The debate about matters nuclear

The debate about matters nuclear is with us again, to the delight of proponents, the dismay of opponents, and the bewilderment of many who are uncommitted.

Fossil fuels are currently the world's main energy source. As the global demand for energy continues to increase so too do the adverse effects of fossil fuels on the environment. The fact that nuclear power is increasingly being proposed as a solution (i.e. a replacement for fossil fuels) has led to a renewal of public discussion of the pros and cons of nuclear technology.

Inevitably, the nuclear energy debate arouses strong emotions and the opposing camps are once again sharpening their rhetorical swords to fight for the hearts and minds of politicians and the general public. This article is written in the hope of promoting informed debate and avoiding the sort of polarisation which makes rational discussion impossible.

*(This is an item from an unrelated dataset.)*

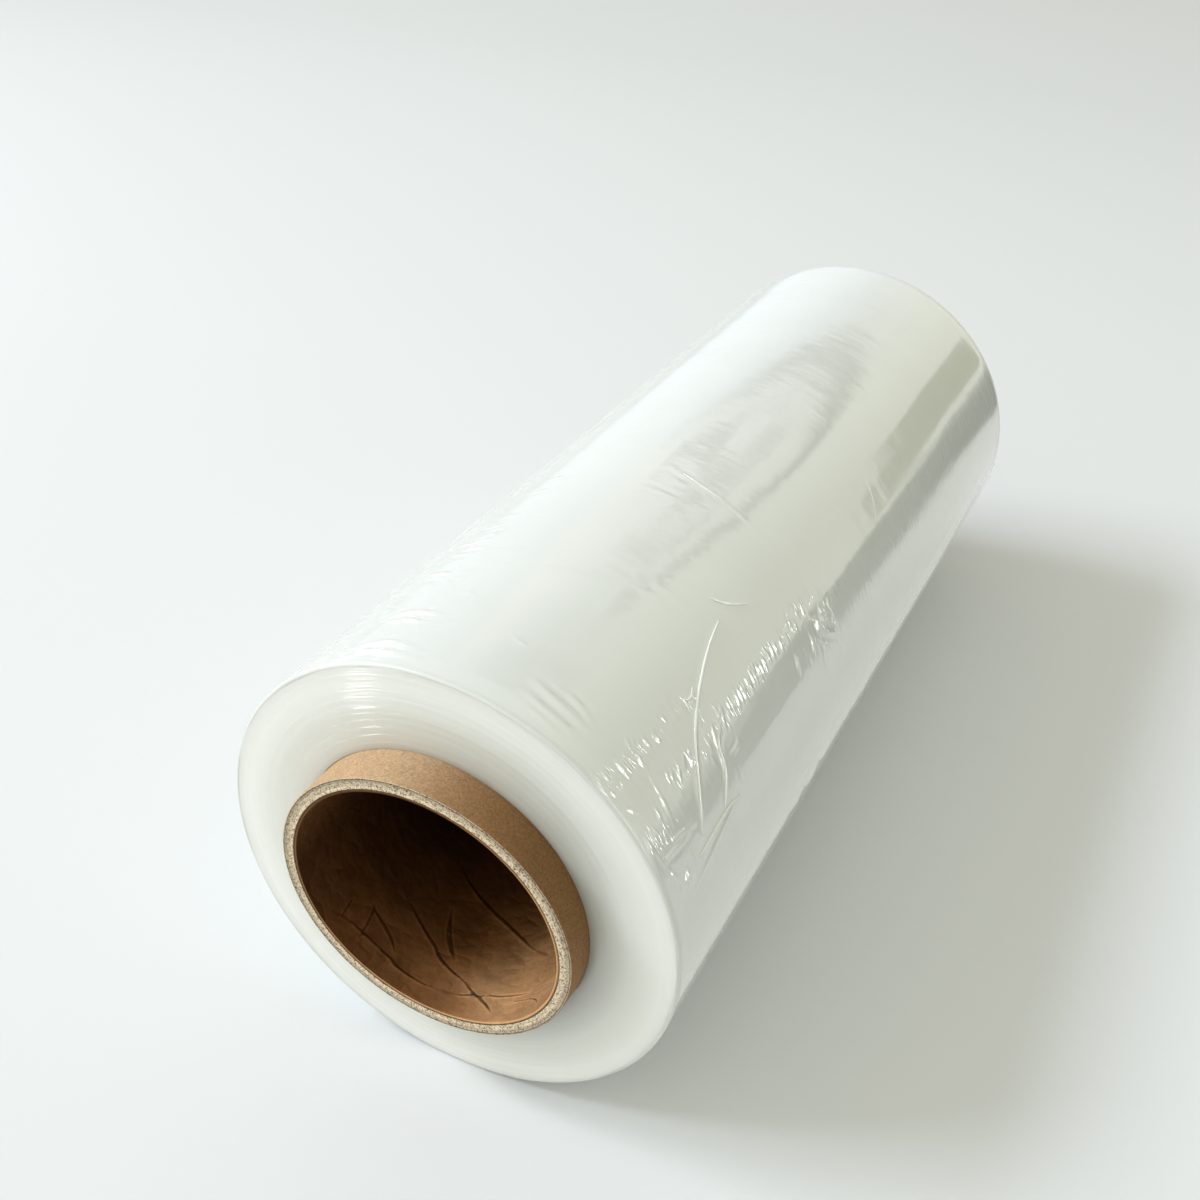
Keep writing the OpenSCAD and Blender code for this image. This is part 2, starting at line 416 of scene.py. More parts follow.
def ring_mesh(name, points, slot, **marks):
    """A closed ring: a loop of profile points, carried round the roll. Each cell of the looped
    grid is one face, so the surface has no border. Marks are values for each point, by name."""
    rows, columns = points.shape[:2]
    i, j = np.meshgrid(np.arange(rows), np.arange(columns), indexing="ij")
    next_i, next_j = (i + 1) % rows, (j + 1) % columns
    cells = np.stack([
        i * columns + j, i * columns + next_j, next_i * columns + next_j, next_i * columns + j,
    ], axis=-1)
    marks = {mark: value.reshape(-1) for mark, value in marks.items()}
    return finished_mesh(name, points.reshape(-1, 3), cells.reshape(-1, 4), slot, **marks)


def finished_mesh(name, points, cells, slot, **marks):
    """Makes a smooth mesh object from points in millimetres, and attaches it to the root body."""
    mesh = bpy.data.meshes.new(name)
    mesh.from_pydata((points * MM).tolist(), [], cells.tolist())
    for mark, value in marks.items():
        mesh.attributes.new(mark, "FLOAT", "POINT").data.foreach_set("value", value)
    work = bmesh.new()
    work.from_mesh(mesh)
    bmesh.ops.remove_doubles(work, verts=work.verts, dist=MERGED)
    bmesh.ops.dissolve_degenerate(work, edges=work.edges, dist=1e-7)
    work.to_mesh(mesh)
    work.free()
    mesh.shade_smooth()
    piece = bpy.data.objects.new(name, mesh)
    bpy.context.scene.collection.objects.link(piece)
    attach(piece, "root")
    return piece


def swell(arc, along):
    """Slow unevenness of the wound skin: waves along the roll that swell and fade round it, where
    the film's gauge varies across its width."""
    rng = np.random.default_rng(5)
    turn = np.radians(arc * DEG_PER_MM)
    height = 0
    for wave, size in ((140, 0.06), (83, 0.03), (47, 0.009), (29, 0.003)):
        lobes = rng.integers(1, 4)
        phase = rng.random(2) * 2 * math.pi
        height = height + size * np.sin(2 * math.pi * along / wave + phase[0]) * (
            0.6 + 0.4 * np.sin(lobes * turn + phase[1])
        )
    return height


def tail_step(arc, along, film):
    """0 before the loose tail and 1 past it. The tail's edge wanders a little along the roll."""
    edge = film.tail_angle / DEG_PER_MM + 1.2 * np.sin(along / 23) + 0.6 * np.sin(along / 7.3)
    edge = edge + along * math.tan(math.radians(TAIL_SLANT))
    ramp = np.clip((arc - edge) / 0.5 + 0.5, 0, 1)
    return ramp * ramp * (3 - 2 * ramp)


def loose_lift(arc, film):
    """How far the loose wrap stands off the roll: it is a round of the film's own radius, moved
    off the axis towards a point a little past its tail, so the gap closes within the turn."""
    crown = film.tail_angle + CROWN_LEAD
    swing = np.radians(arc * DEG_PER_MM - crown)
    lift = film.wrap_lift * np.cos(swing)
    return np.maximum(0, lift) * (np.abs(swing) < math.pi / 2)


def skin_radius(arc, along, film, relief=0):
    """Distance from the axis to the skin: the roll's radius, plus the loose wrap's lift, the slow
    swell and what stands on it, all of which fade out over the last millimetres at both ends."""
    ends = np.clip((FILM_END - np.abs(along)) / 6, 0.15, 1)
    lift = loose_lift(arc, film) * tail_step(arc, along, film)
    return FILM_R - SKIN_INSET + (relief + swell(arc, along) + lift) * ends


# Patches where the skin is drawn into fine gathers: the middle as angle and place, half the size
# in degrees and in millimetres, and how much it is drawn
GATHERED = (
    (54.5, -80, 2.6, 34, 1.0),
    (54.5, -132, 2.4, 8, 1.0),
    (43.5, -146, 1.8, 8, 0.5),
    (42.5, -158, 2.6, 3, 0.9),
    (64, -153, 8, 8, 0.5),
    (63, -46, 4.5, 9, 1.0),
    (54, -112, 2.6, 6, 0.6),
    (-18, -156, 10, 4.5, 0.5),
    (-17, -139, 9, 4, 0.5),
    (-22, -116, 7, 6, 0.4),
    (-22, -96, 5, 12, 0.5),
    (48, -118, 5, 8, 0.3),
)


def gathered(angle, along):
    """How much the skin is drawn into fine gathers, from 0 to 1: full in the middle of each patch
    and falling off smoothly to its sides."""
    total = np.zeros(np.broadcast(angle, along).shape)
    for place, middle, half_angle, half_length, share in GATHERED:
        off = ((angle - place) / half_angle) ** 4 + ((along - middle) / half_length) ** 4
        total = np.maximum(total, share * np.exp(-off))
    return total


def wound_skin(film):
    """The film's side as a ring. Its outer rows run from the front edge to the far one, round
    both bevels, and its hidden rows come back inside the roll. Below the floor it is cut flat.
    With it come its gloss, which fades on the bevels, the crinkle of a band along its right side,
    and the gathers."""
    flat_half = math.degrees(math.acos(AXIS_H / FILM_R))
    angle = steps_between(
        (-180 + flat_half, 3.0), (-50, 1.2), (-45, 0.5), (-35, 0.95), (18, 0.95), (36, 0.42),
        (76, 1.2), (90, 3.0), (180 - flat_half, 2.0), (180 + flat_half, 1.0),
    )[:-1]
    arc = angle / DEG_PER_MM
    bevel = film.bevel
    along = steps_between(
        (FRONT + bevel, 0.5), (-112, 0.43), (-48, 0.7), (-34, 3.0), (FILM_END - bevel,),
    )
    relief = np.zeros((len(along), len(arc)))
    for fold in skin_folds():
        add_fold(relief, arc, along, fold)
    skin = skin_radius(arc[None, :], along[:, None], film, relief)
    edge_wave = 0.05 * np.sin(arc / 9.1) + 0.03 * np.sin(arc / 3.7 + 1)
    hidden_r = FILM_R - 3
    hidden_y = FILM_END - 4

    def rounded(radius, end, sweeps):
        """Rows round one bevel: a quarter of a circle from the end face to the side."""
        made = []
        for sweep in np.radians(sweeps):
            place = end * (FILM_END - bevel * (1 - math.cos(sweep)) + edge_wave)
            made.append(round_place(radius - bevel * (1 - math.sin(sweep)), angle, place))
        return made

    rows = rounded(skin[0], -1, (0, 25, 50, 75))
    rows += [round_place(radius, angle, place) for radius, place in zip(skin, along)]
    rows += rounded(skin[-1], 1, (75, 50, 25, 0))
    rows.append(round_place(skin[-1] - 2 * bevel, angle, FILM_END - 0.3))
    rows.append(round_place(hidden_r, angle, hidden_y))
    rows.append(round_place(hidden_r, angle, -hidden_y))
    rows.append(round_place(skin[0] - 2 * bevel, angle, 0.3 - FILM_END))
    points = np.stack(rows)
    points[..., 2] = np.maximum(points[..., 2], 0)
    # The gloss mark also dims the film's colour on the bevels, as painted shade
    gloss = np.clip((FILM_END - 0.4 - np.abs(points[..., 1])) / 1.6, 0, 1)
    crinkle = np.exp(-((angle - 67) / 9) ** 4) * np.clip((points[..., 1] + 60) / 20, 0, 1)
    return points, gloss, crinkle, gathered(angle, points[..., 1])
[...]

As the following quote from the First Report of the Ranger Uranium Environmental Inquiry (1976), AGPS, p.6 illustrate, opposing sides are inclined to resort to over-statement to make their case:

We have found that many wildly exaggerated statements are made about the risks and dangers of nuclear energy production by those opposed to it. What has surprised us more is the lack of objectivity in not a few of those in favour of it, including distinguished scientists.

Contemporary examples suggest that things have not changed. An article in a recent metropolitan daily arguing the anti-nuclear case claimed that nuclear power was not a viable option because the world's supply of uranium would be exhausted in three years. Technical experts, however (p. 6), estimate that the current world supply of uranium is sufficient for 50 years and, if fast breeder reactors (which use residue plutonium as their energy source) come on line as predicted, this will effectively extend the energy supply to 200 years. Similarly, some sections of the pro-nuclear lobby have made as yet unproven claims about the effectiveness of high-level waste management.

There are many factors to be considered when weighing up the possible role of nuclear power in meeting the world's growing energy needs, for example, safety, efficiency, availability, economic viability and environmental impact. Other sources of energy (both actual and potential) need to be similarly analysed so that their advantages and disadvantages may be accurately compared with those of nuclear power.

In the current debate, the public must insist that all parties support their claims with adequate evidence. To play a part in this, lay people must have an appreciation of the basic technicalities and be able to evaluate what they read and hear as the debate unfolds. This Options Paper is intended as starting point. We hope it will also become a useful reference point for all those with a genuine interest in the pros and cons of nuclear power.